Show be a film, with sound, :popcorn2: of a BF vocalizing, tree banging, and/or breaking trees into shapes that mean something and then I'll believe that BF does those things. :new_thumbsupsmileyanim: But until then I'll just keep thinking that BF might exist and we don't know squat about it if it does. Might BF do those things? Sure, but don't tell me anyone knows anything for sure if ya' can't prove BF even exists.
dbdonlon
QUOTE(Jimotheous @ May 17 2006, 09:57 PM) *
Frankly I'm stunned that anyone would continue to debate that this howl is anything but a coyote or at least some kind of a four-legged, hairy, long-snouted, canine-type animal.


You're stunned and Gerry is flummoxed, but that only shows you haven't been paying attention.

1. If it's a coyote making that sound, we don't want to go on your word or anyone else's word, we want hard scientific proof.
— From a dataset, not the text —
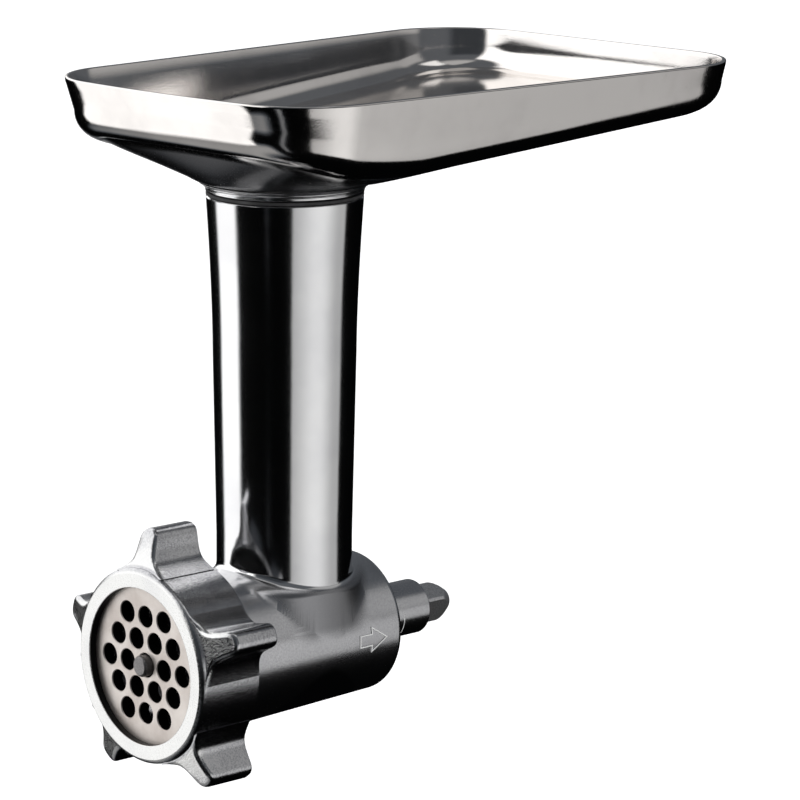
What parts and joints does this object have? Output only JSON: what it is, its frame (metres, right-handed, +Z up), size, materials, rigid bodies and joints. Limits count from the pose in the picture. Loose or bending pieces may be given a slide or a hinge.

Don't we? It should be easy enough to collect a sound that is identical to Stan's sound since so many of our posters live with coyotes all around them.

2. If it's not a coyote but some other animal, yet not a sasquatch, that's useful information and I would like to pursue it.

3. If it's a sasquatch and they sound like a dog sometimes, it would be useful to know that.

As it is, you and Gerry are positive it's a coyote, but here's the thing -- the files shown so far as matches for Stan's sound don't match. It's true that they all have the frequency 600Hz in common, but Stan's sound has a fundamental of 300Hz, while the known coyotes have a fundamental at 600Hz. This has been shown upthread but you guys don't go in for crossing t's and dotting i's, you would rather say, "I know that's a coyote."

I think a whole lot of us face that same kind of thinking when most scientists say, "I know bigfoot doesn't exist" and then decline to investigate furhter.

Frankly, I'm stunned, flummoxed, that some people don't realize how being thorough is in everyone's interest.

Get me some coyotes that start their song at 300Hz. That's all I ask. I'm *happy* if we can prove Stan's mystery singer is a coyote. The word there is "prove" -- so far, you guys haven't tried to prove anything, you've just asked us to take you at your word.